Retype word for word the lines lying between the line containing "What OpenSCAD source" and the line containing "edge_drop = 0.25; // [0.05:0.05:0.6]", together with those two lines themselves, and nothing besides.

[Saved data entries]
------------

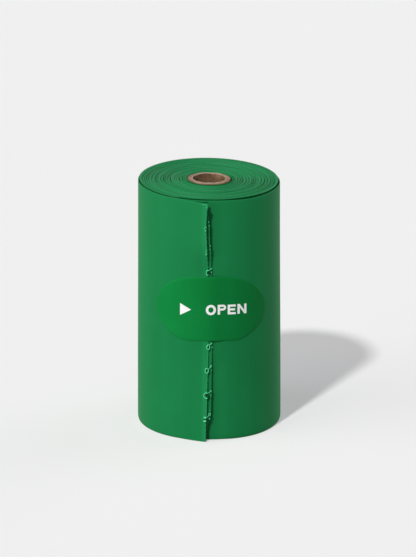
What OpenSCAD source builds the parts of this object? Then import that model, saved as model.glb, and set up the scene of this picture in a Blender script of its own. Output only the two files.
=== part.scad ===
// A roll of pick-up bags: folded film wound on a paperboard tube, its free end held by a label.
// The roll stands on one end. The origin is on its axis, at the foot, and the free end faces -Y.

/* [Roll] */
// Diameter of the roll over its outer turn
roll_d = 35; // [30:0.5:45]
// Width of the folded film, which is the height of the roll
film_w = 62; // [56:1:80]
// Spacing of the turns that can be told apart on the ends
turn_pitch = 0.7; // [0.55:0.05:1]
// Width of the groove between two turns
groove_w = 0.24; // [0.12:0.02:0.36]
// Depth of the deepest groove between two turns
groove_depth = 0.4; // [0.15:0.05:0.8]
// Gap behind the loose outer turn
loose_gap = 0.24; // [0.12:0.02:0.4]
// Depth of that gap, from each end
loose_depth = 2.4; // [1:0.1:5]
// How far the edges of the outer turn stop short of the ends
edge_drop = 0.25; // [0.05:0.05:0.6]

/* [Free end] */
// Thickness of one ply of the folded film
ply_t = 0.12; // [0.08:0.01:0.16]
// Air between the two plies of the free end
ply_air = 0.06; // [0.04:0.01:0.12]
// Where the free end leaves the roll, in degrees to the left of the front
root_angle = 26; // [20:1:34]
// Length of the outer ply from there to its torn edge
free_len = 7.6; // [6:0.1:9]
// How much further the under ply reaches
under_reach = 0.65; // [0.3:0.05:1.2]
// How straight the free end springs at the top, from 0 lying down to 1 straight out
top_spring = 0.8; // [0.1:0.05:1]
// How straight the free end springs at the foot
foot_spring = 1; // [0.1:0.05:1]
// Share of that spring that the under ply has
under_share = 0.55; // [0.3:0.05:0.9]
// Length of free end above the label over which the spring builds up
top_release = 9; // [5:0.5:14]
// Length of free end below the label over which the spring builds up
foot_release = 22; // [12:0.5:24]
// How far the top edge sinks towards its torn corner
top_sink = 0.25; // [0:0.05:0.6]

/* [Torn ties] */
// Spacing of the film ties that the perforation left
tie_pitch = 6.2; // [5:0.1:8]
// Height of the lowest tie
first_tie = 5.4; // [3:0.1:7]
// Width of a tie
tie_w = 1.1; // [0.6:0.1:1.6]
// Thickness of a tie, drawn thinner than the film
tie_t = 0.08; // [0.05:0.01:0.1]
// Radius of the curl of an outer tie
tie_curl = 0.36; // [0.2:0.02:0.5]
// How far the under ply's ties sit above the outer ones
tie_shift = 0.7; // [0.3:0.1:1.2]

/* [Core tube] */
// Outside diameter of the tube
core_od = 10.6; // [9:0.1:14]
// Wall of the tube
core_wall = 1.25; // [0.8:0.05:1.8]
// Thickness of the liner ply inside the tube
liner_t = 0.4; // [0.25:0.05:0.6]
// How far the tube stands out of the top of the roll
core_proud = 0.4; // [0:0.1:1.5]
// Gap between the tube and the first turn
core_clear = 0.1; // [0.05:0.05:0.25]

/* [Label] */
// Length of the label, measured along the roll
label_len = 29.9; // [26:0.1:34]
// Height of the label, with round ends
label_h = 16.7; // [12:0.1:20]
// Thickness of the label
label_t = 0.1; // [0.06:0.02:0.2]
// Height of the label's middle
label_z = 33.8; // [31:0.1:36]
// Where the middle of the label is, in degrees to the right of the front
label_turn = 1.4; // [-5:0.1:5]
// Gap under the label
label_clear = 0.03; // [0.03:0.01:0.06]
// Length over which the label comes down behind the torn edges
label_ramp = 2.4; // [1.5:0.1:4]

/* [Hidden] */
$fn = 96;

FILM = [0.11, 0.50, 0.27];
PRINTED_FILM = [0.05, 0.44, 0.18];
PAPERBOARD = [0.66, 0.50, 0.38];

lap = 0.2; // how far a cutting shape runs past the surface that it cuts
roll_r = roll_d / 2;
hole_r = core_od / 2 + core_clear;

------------

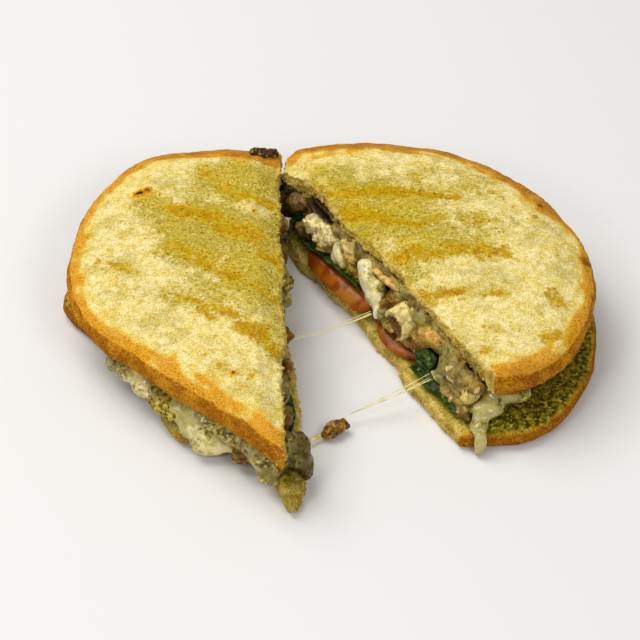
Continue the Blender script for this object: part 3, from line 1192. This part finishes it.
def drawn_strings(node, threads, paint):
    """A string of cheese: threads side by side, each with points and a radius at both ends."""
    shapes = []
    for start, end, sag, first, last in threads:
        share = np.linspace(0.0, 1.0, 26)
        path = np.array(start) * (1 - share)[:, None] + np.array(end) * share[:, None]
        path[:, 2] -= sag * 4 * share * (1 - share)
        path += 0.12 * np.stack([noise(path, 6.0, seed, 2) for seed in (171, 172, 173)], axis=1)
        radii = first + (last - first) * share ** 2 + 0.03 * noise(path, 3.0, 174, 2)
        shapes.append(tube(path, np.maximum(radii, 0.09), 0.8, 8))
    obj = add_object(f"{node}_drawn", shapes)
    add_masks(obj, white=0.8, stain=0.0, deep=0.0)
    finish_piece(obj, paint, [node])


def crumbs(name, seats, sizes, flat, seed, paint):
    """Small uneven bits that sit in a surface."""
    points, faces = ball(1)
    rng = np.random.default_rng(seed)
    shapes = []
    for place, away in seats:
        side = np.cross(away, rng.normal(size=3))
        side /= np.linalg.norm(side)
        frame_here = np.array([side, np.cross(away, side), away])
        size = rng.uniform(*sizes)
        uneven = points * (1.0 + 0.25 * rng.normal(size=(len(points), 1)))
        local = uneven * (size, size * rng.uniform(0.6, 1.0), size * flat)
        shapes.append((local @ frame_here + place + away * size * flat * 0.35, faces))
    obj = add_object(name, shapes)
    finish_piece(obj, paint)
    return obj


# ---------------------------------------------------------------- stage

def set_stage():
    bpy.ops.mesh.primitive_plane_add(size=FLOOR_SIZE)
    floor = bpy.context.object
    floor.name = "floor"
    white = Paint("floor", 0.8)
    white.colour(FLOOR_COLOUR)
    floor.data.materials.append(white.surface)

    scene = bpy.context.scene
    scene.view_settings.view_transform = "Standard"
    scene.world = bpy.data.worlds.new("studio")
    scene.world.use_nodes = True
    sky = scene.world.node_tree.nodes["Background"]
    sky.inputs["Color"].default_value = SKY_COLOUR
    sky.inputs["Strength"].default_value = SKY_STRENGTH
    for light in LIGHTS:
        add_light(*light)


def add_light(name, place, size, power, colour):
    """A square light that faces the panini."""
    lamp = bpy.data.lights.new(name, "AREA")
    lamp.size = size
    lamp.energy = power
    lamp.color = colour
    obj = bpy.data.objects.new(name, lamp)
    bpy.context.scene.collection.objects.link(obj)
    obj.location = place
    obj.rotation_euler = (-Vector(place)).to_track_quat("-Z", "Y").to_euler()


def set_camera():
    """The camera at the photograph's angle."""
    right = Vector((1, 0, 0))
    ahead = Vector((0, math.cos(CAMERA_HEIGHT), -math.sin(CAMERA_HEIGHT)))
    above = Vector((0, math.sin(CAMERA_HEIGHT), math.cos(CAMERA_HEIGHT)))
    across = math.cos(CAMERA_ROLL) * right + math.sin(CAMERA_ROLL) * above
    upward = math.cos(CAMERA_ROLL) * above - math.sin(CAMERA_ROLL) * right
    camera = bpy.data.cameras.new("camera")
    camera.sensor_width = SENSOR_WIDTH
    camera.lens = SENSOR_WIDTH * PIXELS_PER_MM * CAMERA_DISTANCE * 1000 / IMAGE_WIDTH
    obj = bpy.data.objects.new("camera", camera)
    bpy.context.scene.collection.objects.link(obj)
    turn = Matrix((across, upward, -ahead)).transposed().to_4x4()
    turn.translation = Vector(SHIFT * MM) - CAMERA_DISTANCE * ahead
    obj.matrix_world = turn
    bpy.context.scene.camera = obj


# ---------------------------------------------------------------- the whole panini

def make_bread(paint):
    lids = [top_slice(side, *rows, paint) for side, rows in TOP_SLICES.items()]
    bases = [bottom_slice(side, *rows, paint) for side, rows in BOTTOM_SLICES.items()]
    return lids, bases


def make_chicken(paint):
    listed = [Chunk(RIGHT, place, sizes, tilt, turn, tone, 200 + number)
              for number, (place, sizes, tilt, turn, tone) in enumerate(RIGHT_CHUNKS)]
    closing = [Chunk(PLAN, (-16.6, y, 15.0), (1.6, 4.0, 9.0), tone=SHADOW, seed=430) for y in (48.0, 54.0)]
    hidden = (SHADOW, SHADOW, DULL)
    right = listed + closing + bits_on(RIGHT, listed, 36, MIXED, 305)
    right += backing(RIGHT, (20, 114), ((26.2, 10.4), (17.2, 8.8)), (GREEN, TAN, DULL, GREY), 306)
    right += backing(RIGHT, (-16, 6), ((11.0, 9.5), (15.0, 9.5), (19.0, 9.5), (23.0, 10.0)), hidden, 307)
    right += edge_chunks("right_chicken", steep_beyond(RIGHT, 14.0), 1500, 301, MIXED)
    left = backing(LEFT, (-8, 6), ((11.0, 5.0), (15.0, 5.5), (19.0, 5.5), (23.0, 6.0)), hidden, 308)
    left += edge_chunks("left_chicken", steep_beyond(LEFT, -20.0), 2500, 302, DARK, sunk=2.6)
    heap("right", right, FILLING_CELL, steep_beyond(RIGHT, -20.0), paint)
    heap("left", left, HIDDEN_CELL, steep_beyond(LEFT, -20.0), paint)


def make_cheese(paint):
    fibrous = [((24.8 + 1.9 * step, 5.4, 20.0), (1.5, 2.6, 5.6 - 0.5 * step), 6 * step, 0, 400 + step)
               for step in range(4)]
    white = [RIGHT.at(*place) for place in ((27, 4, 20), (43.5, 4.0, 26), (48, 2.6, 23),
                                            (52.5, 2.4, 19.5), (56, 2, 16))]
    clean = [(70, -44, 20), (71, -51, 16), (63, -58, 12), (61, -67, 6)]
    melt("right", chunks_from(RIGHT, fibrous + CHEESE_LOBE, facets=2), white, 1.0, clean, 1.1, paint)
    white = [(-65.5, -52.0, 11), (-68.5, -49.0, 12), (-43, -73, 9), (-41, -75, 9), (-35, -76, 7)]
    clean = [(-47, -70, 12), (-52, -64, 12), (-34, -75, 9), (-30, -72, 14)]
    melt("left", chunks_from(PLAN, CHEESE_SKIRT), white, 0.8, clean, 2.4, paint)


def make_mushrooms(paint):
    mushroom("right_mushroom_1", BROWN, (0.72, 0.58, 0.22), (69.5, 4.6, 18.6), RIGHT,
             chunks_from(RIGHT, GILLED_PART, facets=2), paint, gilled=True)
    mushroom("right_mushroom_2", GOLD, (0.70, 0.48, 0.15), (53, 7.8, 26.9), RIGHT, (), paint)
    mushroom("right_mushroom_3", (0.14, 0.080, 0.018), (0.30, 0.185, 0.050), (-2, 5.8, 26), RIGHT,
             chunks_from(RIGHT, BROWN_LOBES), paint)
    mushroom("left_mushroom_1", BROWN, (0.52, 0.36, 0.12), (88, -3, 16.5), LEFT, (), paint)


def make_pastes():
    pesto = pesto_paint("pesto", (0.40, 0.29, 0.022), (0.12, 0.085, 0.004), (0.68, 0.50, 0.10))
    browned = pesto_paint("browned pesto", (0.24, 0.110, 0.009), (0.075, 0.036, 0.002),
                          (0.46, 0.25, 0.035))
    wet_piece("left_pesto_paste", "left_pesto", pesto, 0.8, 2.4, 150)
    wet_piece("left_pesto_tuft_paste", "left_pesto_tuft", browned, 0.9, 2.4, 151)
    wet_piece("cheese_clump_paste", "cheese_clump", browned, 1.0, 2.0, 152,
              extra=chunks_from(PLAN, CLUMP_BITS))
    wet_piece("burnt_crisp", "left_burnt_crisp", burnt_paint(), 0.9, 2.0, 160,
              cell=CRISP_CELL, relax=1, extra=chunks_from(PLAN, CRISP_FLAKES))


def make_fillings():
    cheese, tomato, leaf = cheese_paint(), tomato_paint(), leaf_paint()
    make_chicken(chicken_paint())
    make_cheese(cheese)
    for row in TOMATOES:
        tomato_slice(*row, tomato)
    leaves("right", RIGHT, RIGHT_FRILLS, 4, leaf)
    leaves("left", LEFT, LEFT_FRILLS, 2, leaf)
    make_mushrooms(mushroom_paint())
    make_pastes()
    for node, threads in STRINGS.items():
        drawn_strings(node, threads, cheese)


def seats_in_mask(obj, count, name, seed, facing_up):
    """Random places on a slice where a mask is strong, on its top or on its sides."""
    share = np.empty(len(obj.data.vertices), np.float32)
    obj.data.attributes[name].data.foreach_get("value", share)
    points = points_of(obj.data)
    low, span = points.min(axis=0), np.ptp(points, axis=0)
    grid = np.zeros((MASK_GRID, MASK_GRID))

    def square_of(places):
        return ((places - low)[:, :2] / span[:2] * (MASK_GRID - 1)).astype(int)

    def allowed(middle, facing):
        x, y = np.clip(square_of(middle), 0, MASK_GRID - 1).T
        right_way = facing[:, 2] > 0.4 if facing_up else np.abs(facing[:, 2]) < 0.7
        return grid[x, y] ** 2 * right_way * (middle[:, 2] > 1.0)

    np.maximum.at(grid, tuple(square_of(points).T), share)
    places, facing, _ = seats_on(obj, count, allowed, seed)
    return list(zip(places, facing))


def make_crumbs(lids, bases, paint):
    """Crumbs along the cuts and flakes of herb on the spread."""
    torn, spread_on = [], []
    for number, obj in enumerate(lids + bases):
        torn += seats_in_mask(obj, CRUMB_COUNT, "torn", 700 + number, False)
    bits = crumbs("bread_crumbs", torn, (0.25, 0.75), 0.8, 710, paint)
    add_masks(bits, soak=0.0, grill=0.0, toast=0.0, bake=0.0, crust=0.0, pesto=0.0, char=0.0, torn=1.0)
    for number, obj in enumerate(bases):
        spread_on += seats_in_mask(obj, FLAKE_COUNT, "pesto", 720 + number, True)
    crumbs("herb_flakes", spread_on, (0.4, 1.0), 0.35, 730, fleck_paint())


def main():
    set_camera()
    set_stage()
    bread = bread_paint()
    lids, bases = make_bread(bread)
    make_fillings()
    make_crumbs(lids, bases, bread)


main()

------------

- _RESPONSE TO THIS TASK_
What OpenSCAD source builds the parts of this object? Then import that model, saved as model.glb, and set up the scene of this picture in a Blender script of its own. Output only the two files.
=== part.scad ===
// A roll of pick-up bags: folded film wound on a paperboard tube, its free end held by a label.
// The roll stands on one end. The origin is on its axis, at the foot, and the free end faces -Y.

/* [Roll] */
// Diameter of the roll over its outer turn
roll_d = 35; // [30:0.5:45]
// Width of the folded film, which is the height of the roll
film_w = 62; // [56:1:80]
// Spacing of the turns that can be told apart on the ends
turn_pitch = 0.7; // [0.55:0.05:1]
// Width of the groove between two turns
groove_w = 0.24; // [0.12:0.02:0.36]
// Depth of the deepest groove between two turns
groove_depth = 0.4; // [0.15:0.05:0.8]
// Gap behind the loose outer turn
loose_gap = 0.24; // [0.12:0.02:0.4]
// Depth of that gap, from each end
loose_depth = 2.4; // [1:0.1:5]
// How far the edges of the outer turn stop short of the ends
edge_drop = 0.25; // [0.05:0.05:0.6]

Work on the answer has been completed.